One of their placements, a nine-year-old transgender boy.

"We were prepared by the caseworker that the little boy was trying to access whether he was safe in disclosing his identity to foster parents. We were warned before he came by the caseworker that he may or may not disclose his identity to us," says Blair. "When he arrived at our first door, I introduced myself and he looked me up and down. He gave me his birth name which was heartbreaking because he had accessed I wasn't safe enough to give him his chosen name."

Blair says if foster parents were to receive training for how to handle LGBTQ youth, it could not only benefit them but the children in their care.

"I have taken it upon myself to do a lot of self-education, but there really isn't any kind of training in the program for those kinds of issues. I know it must be incredibly difficult for children walking into the placements to not know whether they're being placed where they are loved and supported for who they are," says Blair.

Lawmakers behind House Bill 1072 hope to change that.

"We want to make sure that LGBTQ youth receive the services that they should receive and that they are placed in affirming homes. There is a lot of churn in the system and when the placement isn't affirming or is a mix-match, they get placed back in the system," says Rep. Meg Froelich, D-Englewood.

She says LGBTQ members are over-represented in the foster care system, both as foster youth and foster parents, and there is a shortage of parents.

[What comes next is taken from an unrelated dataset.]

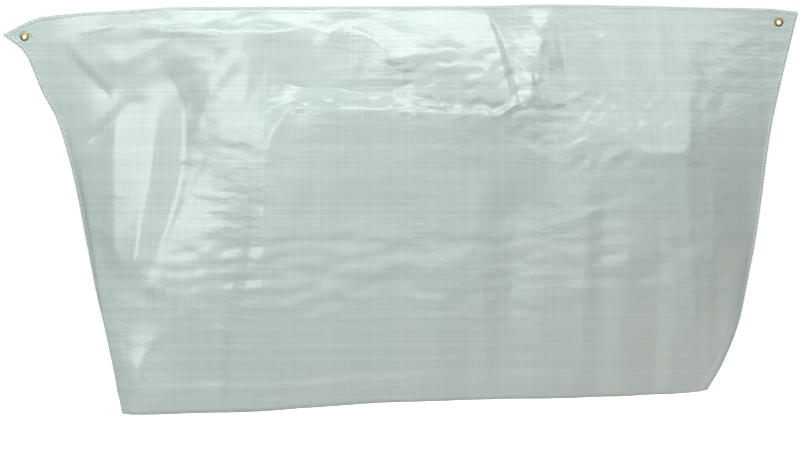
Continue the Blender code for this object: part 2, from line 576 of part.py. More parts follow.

"When we close off the ability to adopt or foster to same-sex couples or LGBTQ individuals in general then we are lessening the pool of folks that are open to fostering and adopting," said Froelich. "We're not saying LGBTW youth need to go to LGBTQ homes, that all homes can be loving and affirming."

The bill would require that foster parent training include instruction on the right of a foster child or youth to have fair and equal access to all available services and other health and educational services available to foster children and foster youth, including siblings in foster care.

"The training would help them feel more comfortable to express who they truly are and to feel like they are going to be supported and loved for who they truly are," said Blair.

She encourages foster parents to be open mind with each child they receive because they not know if they are LGBTQ.